━━ DATA

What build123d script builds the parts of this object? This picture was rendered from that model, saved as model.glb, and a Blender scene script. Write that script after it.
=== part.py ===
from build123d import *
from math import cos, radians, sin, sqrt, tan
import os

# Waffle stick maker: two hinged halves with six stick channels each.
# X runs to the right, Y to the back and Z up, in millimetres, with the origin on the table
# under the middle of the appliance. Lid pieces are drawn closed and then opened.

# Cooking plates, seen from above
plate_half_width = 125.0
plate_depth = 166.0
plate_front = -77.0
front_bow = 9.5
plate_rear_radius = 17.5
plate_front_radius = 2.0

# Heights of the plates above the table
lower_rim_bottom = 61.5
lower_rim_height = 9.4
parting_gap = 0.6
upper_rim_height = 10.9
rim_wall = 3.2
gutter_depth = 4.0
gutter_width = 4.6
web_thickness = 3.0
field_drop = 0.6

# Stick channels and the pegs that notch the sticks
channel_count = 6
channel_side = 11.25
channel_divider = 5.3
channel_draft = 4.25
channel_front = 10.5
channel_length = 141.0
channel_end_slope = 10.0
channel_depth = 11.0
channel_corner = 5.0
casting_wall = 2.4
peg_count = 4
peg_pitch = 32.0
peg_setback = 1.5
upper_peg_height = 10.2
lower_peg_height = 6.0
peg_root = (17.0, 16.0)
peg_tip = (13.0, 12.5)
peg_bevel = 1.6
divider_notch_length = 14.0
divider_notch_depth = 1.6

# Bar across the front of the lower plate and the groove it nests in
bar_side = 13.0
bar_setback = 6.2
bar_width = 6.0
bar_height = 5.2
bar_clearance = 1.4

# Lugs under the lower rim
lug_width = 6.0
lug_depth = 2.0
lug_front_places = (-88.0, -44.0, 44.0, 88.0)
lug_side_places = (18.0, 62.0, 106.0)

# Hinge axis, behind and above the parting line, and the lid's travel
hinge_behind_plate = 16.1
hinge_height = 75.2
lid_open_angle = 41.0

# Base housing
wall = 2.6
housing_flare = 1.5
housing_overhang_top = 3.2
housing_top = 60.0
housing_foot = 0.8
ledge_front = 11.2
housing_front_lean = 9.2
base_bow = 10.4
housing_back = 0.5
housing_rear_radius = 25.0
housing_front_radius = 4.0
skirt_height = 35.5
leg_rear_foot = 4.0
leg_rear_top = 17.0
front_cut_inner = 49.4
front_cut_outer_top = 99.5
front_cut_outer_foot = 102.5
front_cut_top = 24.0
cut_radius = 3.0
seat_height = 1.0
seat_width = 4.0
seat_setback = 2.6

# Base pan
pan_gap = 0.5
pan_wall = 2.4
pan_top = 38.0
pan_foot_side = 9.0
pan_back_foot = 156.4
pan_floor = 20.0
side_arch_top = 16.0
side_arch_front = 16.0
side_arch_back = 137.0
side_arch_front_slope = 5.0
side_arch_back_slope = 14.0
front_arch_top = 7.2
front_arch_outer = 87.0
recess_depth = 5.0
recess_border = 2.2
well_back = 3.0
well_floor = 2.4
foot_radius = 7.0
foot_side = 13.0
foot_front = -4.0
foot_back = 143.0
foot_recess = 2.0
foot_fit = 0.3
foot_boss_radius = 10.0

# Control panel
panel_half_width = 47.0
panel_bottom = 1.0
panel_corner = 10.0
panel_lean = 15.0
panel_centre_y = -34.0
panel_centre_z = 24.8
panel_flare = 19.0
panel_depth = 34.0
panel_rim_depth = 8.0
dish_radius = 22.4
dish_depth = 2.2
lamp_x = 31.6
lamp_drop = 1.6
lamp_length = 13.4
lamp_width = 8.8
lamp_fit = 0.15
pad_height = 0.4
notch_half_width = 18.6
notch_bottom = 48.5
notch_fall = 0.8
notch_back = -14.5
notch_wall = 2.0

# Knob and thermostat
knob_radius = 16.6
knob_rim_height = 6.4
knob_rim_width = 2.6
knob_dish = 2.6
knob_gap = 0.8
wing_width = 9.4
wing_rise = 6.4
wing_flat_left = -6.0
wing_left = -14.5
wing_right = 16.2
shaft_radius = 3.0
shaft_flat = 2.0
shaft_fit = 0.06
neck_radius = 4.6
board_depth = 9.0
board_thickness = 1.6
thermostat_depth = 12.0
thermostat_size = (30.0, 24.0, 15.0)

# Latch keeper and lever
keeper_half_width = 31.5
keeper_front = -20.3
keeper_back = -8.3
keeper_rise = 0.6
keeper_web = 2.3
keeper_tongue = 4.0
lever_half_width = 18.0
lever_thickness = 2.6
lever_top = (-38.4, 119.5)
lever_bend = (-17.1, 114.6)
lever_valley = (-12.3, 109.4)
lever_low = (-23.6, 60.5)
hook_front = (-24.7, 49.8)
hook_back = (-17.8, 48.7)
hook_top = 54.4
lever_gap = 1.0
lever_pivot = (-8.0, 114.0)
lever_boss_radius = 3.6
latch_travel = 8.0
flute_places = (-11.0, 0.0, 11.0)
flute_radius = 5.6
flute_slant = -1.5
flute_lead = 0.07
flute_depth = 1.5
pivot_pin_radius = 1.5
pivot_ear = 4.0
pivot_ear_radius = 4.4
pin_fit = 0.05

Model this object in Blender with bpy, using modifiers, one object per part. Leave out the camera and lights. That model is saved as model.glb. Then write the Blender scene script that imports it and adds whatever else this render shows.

━━━━

▶ EXERCISE GOAL
Your task is to quote the lines above, beginning with the first and ending with the one that holds "field_drop = 0.6".

▶ EXERCISE RESULT
What build123d script builds the parts of this object? This picture was rendered from that model, saved as model.glb, and a Blender scene script. Write that script after it.
=== part.py ===
from build123d import *
from math import cos, radians, sin, sqrt, tan
import os

# Waffle stick maker: two hinged halves with six stick channels each.
# X runs to the right, Y to the back and Z up, in millimetres, with the origin on the table
# under the middle of the appliance. Lid pieces are drawn closed and then opened.

# Cooking plates, seen from above
plate_half_width = 125.0
plate_depth = 166.0
plate_front = -77.0
front_bow = 9.5
plate_rear_radius = 17.5
plate_front_radius = 2.0

# Heights of the plates above the table
lower_rim_bottom = 61.5
lower_rim_height = 9.4
parting_gap = 0.6
upper_rim_height = 10.9
rim_wall = 3.2
gutter_depth = 4.0
gutter_width = 4.6
web_thickness = 3.0
field_drop = 0.6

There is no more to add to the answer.